**PROMPT**.
Below is a block of data; give all of it again word for word.

--- BEGIN DATA LINES ---

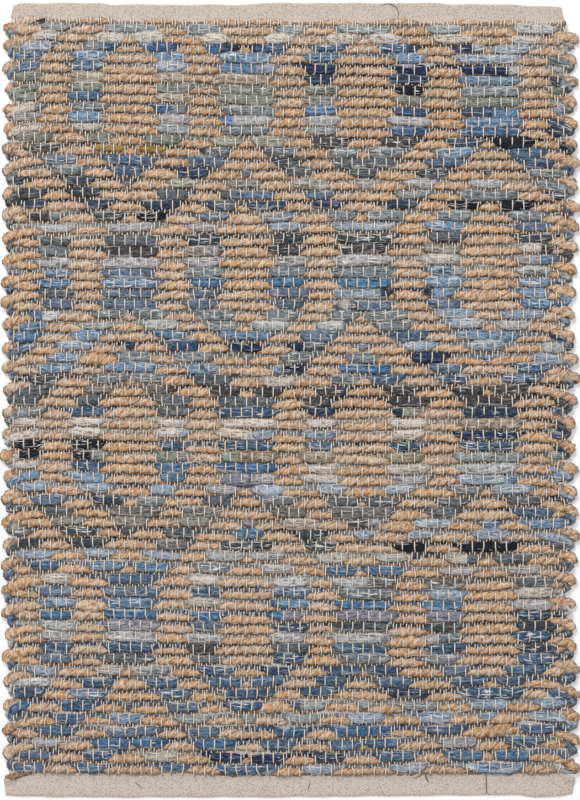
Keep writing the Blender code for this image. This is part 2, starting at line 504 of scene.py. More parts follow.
# A weft's last end sticks out of the selvedge by this much, and tapers by this share.
WEFT_TAIL = 0.007
WEFT_TAIL_TAPER = 0.5
PLY_SHAPE = [0.72, 0.94, 1.0, 0.97, 0.72, 0.94, 1.0, 0.97]
# The jute turns stand out of the side by about this much, and between two turns it draws in by this share.
LOOP_REACH = 0.0042
LOOP_REST = 0.15
loop_chance = random.Random(24)
loop_reaches = np.array([LOOP_REACH * loop_chance.uniform(0.55, 1.25) for _ in range(PAIRS // 2 + 3)])
jute_section = [
    (-JUTE_SIDE * reach * math.cos(math.tau * k / 8), JUTE_SIDE * reach * math.sin(math.tau * k / 8))
    for k, reach in enumerate(PLY_SHAPE)
]


def side_x(pair, side):
    """The scalloped outline of the rug at a pair, on the left (-1) or the right (1)."""
    turns = (pair + 0.5) / 2 if side < 0 else (pair - 0.5) / 2
    swell = np.cos(np.pi * (turns - np.round(turns))) ** 2
    reach = loop_reaches[int(round(turns))]
    return side * (RUG_WIDTH / 2 - inset(pair, side) + reach * (swell - LOOP_REST))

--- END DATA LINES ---

**RESULT BELOW**.
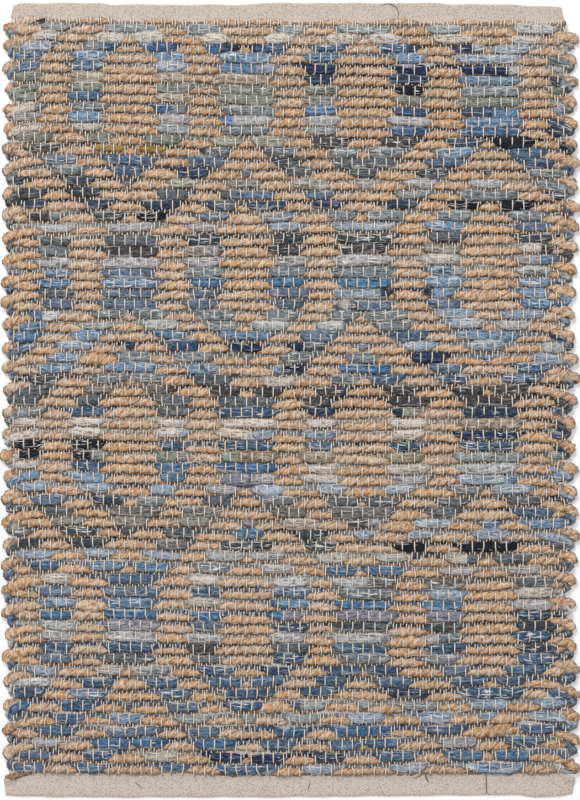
Keep writing the Blender code for this image. This is part 2, starting at line 504 of scene.py. More parts follow.
# A weft's last end sticks out of the selvedge by this much, and tapers by this share.
WEFT_TAIL = 0.007
WEFT_TAIL_TAPER = 0.5
PLY_SHAPE = [0.72, 0.94, 1.0, 0.97, 0.72, 0.94, 1.0, 0.97]
# The jute turns stand out of the side by about this much, and between two turns it draws in by this share.
LOOP_REACH = 0.0042
LOOP_REST = 0.15
loop_chance = random.Random(24)
loop_reaches = np.array([LOOP_REACH * loop_chance.uniform(0.55, 1.25) for _ in range(PAIRS // 2 + 3)])
jute_section = [
    (-JUTE_SIDE * reach * math.cos(math.tau * k / 8), JUTE_SIDE * reach * math.sin(math.tau * k / 8))
    for k, reach in enumerate(PLY_SHAPE)
]


def side_x(pair, side):
    """The scalloped outline of the rug at a pair, on the left (-1) or the right (1)."""
    turns = (pair + 0.5) / 2 if side < 0 else (pair - 0.5) / 2
    swell = np.cos(np.pi * (turns - np.round(turns))) ** 2
    reach = loop_reaches[int(round(turns))]
    return side * (RUG_WIDTH / 2 - inset(pair, side) + reach * (swell - LOOP_REST))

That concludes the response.